The international division of production managed by transnational corporations is not new. Neither is new the type of barriers to independent national economies created by the way in which transnational corporations dominate markets either from the supply side, or the demand side, or both. For example, on 1st May 1974 the UN General Assembly  adopted a declaration on the establishment of a New International Economic Order, with the following principle among many others: "Regulation and supervision of the activities of transnational corporations by taking measures in the interest of the national economies of the countries where such transnational corporations operate on the basis of the full sovereignty of those countries" ( See General Assembly Declaration and Programme of action on the establishment of a New International Economic Order ) . Of course, neither this principle, nor the whole declaration have become international law ever. What is new is the complexity of  global value chains in conditions of market openness (unregulated markets) which gives gigantic corporate capital limitless economic and political autonomy and restrict developing countries' ability to create autonomous development planning, whose mirror image is the widening global imbalances, destabilizing speculation and growing flow of value added from poor countries to rich countries.

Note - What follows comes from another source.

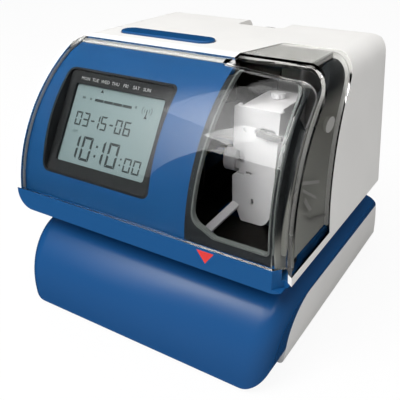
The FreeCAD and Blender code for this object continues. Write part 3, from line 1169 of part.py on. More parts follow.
def make_lever():
    """Small gap lever that slides in the slot of the shield."""
    face = FRONT_Y + SHIELD_FRONT_RUN
    y = face - 1.5
    arm = prism("xz", [(PRINT_X + 1.5, LEVER_HEIGHT - 1.3, 1), (PRINT_X + 14, LEVER_HEIGHT - 2.2, 1),
                       (PRINT_X + 14, LEVER_HEIGHT + 0.4, 1), (PRINT_X + 1.5, LEVER_HEIGHT + 1.3,
                                                               1)], y - 1, y + 1)
    pin = rod("y", PRINT_X + 3, LEVER_HEIGHT, 1.6, y, face + SHIELD_T + 0.5)
    save("gap_lever", union(arm, pin))


def make_drive():
    """Motor, toothed pulleys, belt and idler post behind the print unit."""
    y = FRONT_Y + BELT_RUN
    low, high = BELT_HEIGHT - 1, BELT_HEIGHT + BELT_WIDTH + 1
    motor = union(rod("z", PULLEY_LEFT_X, y, MOTOR_RADIUS, PLATE_FOOT, MOTOR_TOP),
                  rod("z", PULLEY_LEFT_X, y, 3.5, PLATE_FOOT, MOTOR_TOP + 2),
                  rod("z", PULLEY_LEFT_X, y, PIVOT_RADIUS, PLATE_FOOT, high + 1))
    save("carriage_motor", motor)
    post = union(rod("z", PULLEY_RIGHT_X, y, 4, PLATE_FOOT, low - 0.3),
                 rod("z", PULLEY_RIGHT_X, y, PIVOT_RADIUS, PLATE_FOOT, high + 1))
    save("idler_post", post)
    for name, x in (("motor_pulley", PULLEY_LEFT_X), ("idler_pulley", PULLEY_RIGHT_X)):
        wheel = union(rod("z", x, y, PULLEY_RADIUS, low, high),
                      rod("z", x, y, PULLEY_RADIUS + 1.3, low, low + 0.8),
                      rod("z", x, y, PULLEY_RADIUS + 1.3, high - 0.8, high))
        save(name, wheel.cut(rod("z", x, y, PIVOT_RADIUS + SHAFT_CLEARANCE, low - 1, high + 1)))
    gap = 0.1
    loop = []
    for grow, low_z, high_z in ((BELT_T, 0, BELT_WIDTH), (gap, -1, BELT_WIDTH + 1)):
        r = PULLEY_RADIUS + grow
        loop.append(slab(PULLEY_LEFT_X - r, PULLEY_RIGHT_X + r, y - r, y + r, r - 0.01, BELT_HEIGHT + low_z,
                         BELT_HEIGHT + high_z))
    save("drive_belt", loop[0].cut(loop[1]))


def make_trigger():
    """Trigger lever that a document pushes back, its bracket and switch."""
    y, z = FRONT_Y + TRIGGER_RUN, TRIGGER_HEIGHT
    half = TRIGGER_WIDTH / 2
    blade = prism("yz", [(y - 2, z + 3, 1.5), (y + 6, z + 4, 1.5), (y + 6, z + 1, 1), (y + 2, z - 1, 1),
                         (y - 3, NOSE_TIP + 1.2, 1.0), (y - 6, NOSE_TIP + 1.2, 1.0), (y - 2.6, z - 3, 1)],
                  TRIGGER_X - half, TRIGGER_X + half)
    blade = blade.cut(rod("x", y, z, PIVOT_RADIUS + SHAFT_CLEARANCE, TRIGGER_X - 10, TRIGGER_X + 10))
    save("trigger_lever", blade)
    cheeks = []
    for side in (-1, 1):
        x0, x1 = sorted((TRIGGER_X + side * (half + 0.5), TRIGGER_X + side * (half + 2)))
        cheeks.append(box(x0, x1, y - 4, y + 4, PLATE_FOOT, z + 4))
    pin = rod("x", y, z, PIVOT_RADIUS, TRIGGER_X - half - 2, TRIGGER_X + half + 2)
    save("trigger_bracket", union(*cheeks, pin))
    save("trigger_switch", box(TRIGGER_X - 5, TRIGGER_X + 5, y + 9.5, y + 15.5, PLATE_FOOT, PLATE_FOOT + 9))


def make_electronics():
    """Main board with its parts, print switch and the backup battery."""
    y = FRONT_Y + BAR_RUN - 3
    right = CHASSIS_LEFT - 1.5
    left = BOARD_LEFT
    board = [(left, PAN_TOP, 0), (right, PAN_TOP, 0), (right, BOARD_TOP, 2), (left + 4, BOARD_TOP, 2)]
    save("main_board", prism("xz", board, y, y + BOARD_T))
    back = y + BOARD_T
    low = PAN_TOP
    capacitors = [rod("y", x, low + 43, 4.5, back, back + 12) for x in (right - 20.5, right - 8.5)]
    chips = [box(left + 10, left + 28, back, back + 3, low + 17, low + 35), *capacitors,
             box(right - 24.5, right - 2.5, back, back + 6, low + 5, low + 13),
             box(left + 8, left + 16, back, back + 9, low + 43, low + 57)]
    save("board_parts", *chips)
    save("backup_battery", slab_xz(left + 45, low + 25, 26, 15, 7, back, back + 14))
    x = (BAR_LEFT + BAR_RIGHT) / 2
    save("print_switch", box(x - 6, x + 6, back, back + 6, STEM_FOOT - BAR_TRAVEL - 12,
                             STEM_FOOT - BAR_TRAVEL - 0.3))


def make_stop():
    """Document stop that slides along the table, held by a foot under it."""
    half = STOP_WIDTH / 2
    y0, y1 = STOP_Y - STOP_DEPTH / 2 + 0.5, STOP_Y + STOP_DEPTH / 2 - 0.5
    wall = slab(STOP_X - half, STOP_X + half, y0, y1, 1, BASE_TOP + 0.3, BASE_TOP + 5.5)
    stem = box(STOP_X - 1.6, STOP_X + 1.6, y0 + 0.5, y1 - 0.5, BASE_TOP - BASE_WALL - 2, BASE_TOP + 1)
    foot = box(STOP_X - 5, STOP_X + 5, y0, y1, BASE_TOP - BASE_WALL - 2.3, BASE_TOP - BASE_WALL - 0.3)
    save("document_stop", union(wall, stem, foot))


def make_screws():
    """Small screws that hold the side plates and the motor to the chassis."""
    places = [(PLATE_LEFT_X + 4, FRONT_Y + PLATE_REAR_RUN - 14),
              (PLATE_RIGHT_X - PLATE_T - 4, FRONT_Y + PLATE_REAR_RUN - 14)]
    screws = []
    for x, y in places:
        top = PLATE_FOOT + PLATE_T
        screws.append(rod("z", x, y, 2.4, top, top + 1.4))
    save("plate_screws", *screws)


os.makedirs("parts", exist_ok=True)
make_base()
make_base_cover()
make_base_fittings()
make_chassis()
make_cover()
make_push_bar()
make_lock()
make_pan()
make_display()
make_window_frame()
make_side_plates()
make_carriage()
make_drive()
make_trigger()
make_electronics()
make_stop()
make_screws()
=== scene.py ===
import math

import bmesh
import bpy
import numpy as np
from mathutils import Euler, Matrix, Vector


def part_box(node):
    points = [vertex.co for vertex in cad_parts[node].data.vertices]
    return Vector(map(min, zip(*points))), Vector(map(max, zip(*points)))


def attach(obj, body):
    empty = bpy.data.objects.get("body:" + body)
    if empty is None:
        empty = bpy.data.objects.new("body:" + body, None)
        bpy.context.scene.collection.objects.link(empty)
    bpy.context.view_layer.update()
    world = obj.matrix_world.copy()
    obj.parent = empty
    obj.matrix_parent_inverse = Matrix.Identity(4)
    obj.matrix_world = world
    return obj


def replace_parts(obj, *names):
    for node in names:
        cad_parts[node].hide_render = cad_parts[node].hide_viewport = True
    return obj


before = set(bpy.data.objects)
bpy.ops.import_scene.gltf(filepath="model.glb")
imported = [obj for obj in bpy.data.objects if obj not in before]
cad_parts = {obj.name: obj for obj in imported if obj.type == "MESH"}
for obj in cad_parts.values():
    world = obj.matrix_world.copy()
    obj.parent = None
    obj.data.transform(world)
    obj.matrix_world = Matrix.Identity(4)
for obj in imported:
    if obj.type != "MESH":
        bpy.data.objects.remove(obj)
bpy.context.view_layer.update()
scene = bpy.context.scene


# The studio.
# A pale table under a white surround. The table takes the machine's shadow, and the surround shows white to
# the camera and in gloss, while it lights the machine as a plain, even sky.

FLOOR_HALF = 3.0
FLOOR_COLOUR = (0.80, 0.80, 0.80, 1.0)
FLOOR_WHITE = 0.92                # share of the table that shows as the white background
SKY_LEVEL = 0.54


def shader_nodes(material):
    """The material's node tree with nothing but its output left in it."""
    material.use_nodes = True
    tree = material.node_tree
    for node in list(tree.nodes):
        if node.type != "OUTPUT_MATERIAL":
            tree.nodes.remove(node)
    return tree, tree.nodes["Material Output"]


def joined(tree, operation, first, second):
    """A math node on two values. A value is a socket or a plain number."""
    node = tree.nodes.new("ShaderNodeMath")
    node.operation = operation
    for socket, value in zip(node.inputs, (first, second)):
        if isinstance(value, (int, float)):
            socket.default_value = value
        else:
            tree.links.new(value, socket)
    return node.outputs[0]


def sees_background(tree):
    """One for camera and glossy rays and rays straight through glass, zero for those that light things."""
    path = tree.nodes.new("ShaderNodeLightPath").outputs
    scattered = joined(tree, "MINIMUM", path["Diffuse Depth"], 1.0)
    straight = joined(tree, "SUBTRACT", path["Is Transmission Ray"], scattered)
    seen = joined(tree, "MAXIMUM", path["Is Camera Ray"], path["Is Glossy Ray"])
    return joined(tree, "MAXIMUM", seen, straight)


def make_floor():
    mesh = bpy.data.meshes.new("table_top")
    corners = [(-FLOOR_HALF, -FLOOR_HALF, 0), (FLOOR_HALF, -FLOOR_HALF, 0),
               (FLOOR_HALF, FLOOR_HALF, 0), (-FLOOR_HALF, FLOOR_HALF, 0)]
    mesh.from_pydata(corners, [], [(0, 1, 2, 3)])
    floor = bpy.data.objects.new("table_top", mesh)
    scene.collection.objects.link(floor)
    material = bpy.data.materials.new("pale_table")
    tree, output = shader_nodes(material)
    matt = tree.nodes.new("ShaderNodeBsdfDiffuse")
    matt.inputs["Color"].default_value = FLOOR_COLOUR
    white = tree.nodes.new("ShaderNodeEmission")
    mix = tree.nodes.new("ShaderNodeMixShader")
    tree.links.new(joined(tree, "MULTIPLY", sees_background(tree), FLOOR_WHITE), mix.inputs[0])
    tree.links.new(matt.outputs[0], mix.inputs[1])
    tree.links.new(white.outputs[0], mix.inputs[2])
    tree.links.new(mix.outputs[0], output.inputs["Surface"])
    mesh.materials.append(material)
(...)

In the last few years UNCTAD have been researching on the way in which developing countries openness to transnational capital restricts the autonomy of developing countries governments for  planning for development. Analysing interdependence, international collective action and policy space, UNCTAD stated that... "pressures for greater openness, particularly in an uncertain economic environment and an era of dynamic structural change, have made it increasingly difficult for countries to pursue their own national policies for development and integration into the global economy. The openness agenda overlooks the fact that the advanced industrial economies engaged in very active economic policies in pursuit of their development, and it ignores their history of building “hard States” to guide that process... Instead, by concentrating on market forces and “getting prices right” to maximize the gains from a given pattern of factor endowments, the openness agenda has perpetuated a lopsided view of the forces driving economic integration. It stresses the potential gains from participation in international markets while downplaying adjustment costs, and it stresses convergence tendencies while ignoring potential sources of cumulative divergence. As the previous sections have suggested, this approach has its limitations. Trade is just one among several interrelated factors shaping integration. Its impact is largely contingent on the presence of dynamic forces –-specialization, learning and innovation, scale economies and capital formation- – that do not respond in a simple or predictable way to the incentives generated from rapid opening up. Strengthening these forces requires a series of complementary institutional reforms and discretionary macroeconomic, industrial and social policy measures. This implies considerable diversity in the pattern of integration, even among countries at similar levels of economic development."

"Trade is just one number of interrelated factors shaping reforms and discretionary macroeconomic, industrial and social policy measures. This implies considerable diversity in the pattern of integration, even among countries at similar levels of economic development. Development strategies that successfully harness trade to a strong growth dynamic will necessarily lead to closer links with the wider international economy, especially with neighbouring economies. This will make the success or failure of those strategies increasingly dependent on trends and policies elsewhere...It is unlikely that the policy trade-offs will ever be satisfactorily resolved by privileging external goals, even as countries seek to maximize the benefits from closer participation in the international division of labour. Rather, stability will depend, in part, on the ability and willingness of individual countries to pursue policies that are compatible not only with their own national objectives, but also with the objectives and policies of other countries. It is therefore necessary to find common objectives among countries at varying levels of development around which a stable pattern of integration can be built."...

"Thus, contrary to the thrust of the openness model, the search for economic stability and balance is not between autarky and surrendering national sovereignty to the expansive logic of markets. Nor does the latter provide the institutional standard against which development success should be judged. Rather, in an interdependent world, the balance between economic welfare at the national level and integration at the international level will continue to hinge on an appropriate mix of market forces, policy space and collective actions."